Children will learn how to pick up the item that stands out from a line-up, and it also comes with four levels of varying difficulty so that they won’t get bored. The worksheets are also appropriate for children entering kindergarten too — not just preschoolers!
3 Explore Nature Together
Parents.com writes that allowing one’s toddler to explore the natural world will improve their powers of observation and learn the basics of science at a tender age. Plus, it's beautiful!
For example, parents can purchase a goldfish and put it in a bowl or fish tank so that their little one can observe what they see. Another idea is to purchase some seeds and have your child help you plant flowers or herbs during the springtime so that they can learn about the life cycle of a plant.
2 Work On Giving Three-Step Directions
According to Care.com, one skill that is very important for toddlers to learn is how to follow three-step directions, which is something some parents forget about because it seems like second nature.
Parents can make this into a fun game by asking their little one to pick up items—like a beloved stuffed animal or doll, grab a household item like a tissue or a napkin—and then pretending that their toy has to blow their nose. Aim to practice this for 15 minutes several times a week so that they keep their skills sharp.
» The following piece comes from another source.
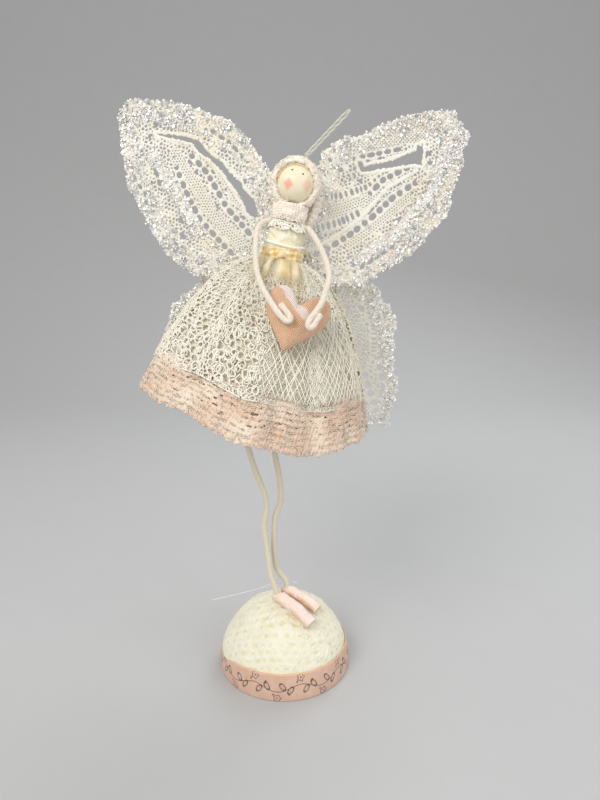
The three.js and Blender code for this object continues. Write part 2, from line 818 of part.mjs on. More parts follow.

1 Build Or Buy An Age Appropriate Obstacle Course
I remember when I was little, I used to LOVE going to family entertainment centers like the pumpkin patch because they had age-appropriate obstacle courses, a ball pit, an arcade, etc. It was also THE coolest place to have one’s birthday party when I was growing up. It’s a shame that they aren’t as prolific as they used to be.
For parents that might not want to shell out money to go to their local family entertainment centers, Kid Sense notes that you can easily find instructions on how to build an age-appropriate obstacle course or purchase a cheap one online to help build your toddler’s endurance before preschool starts.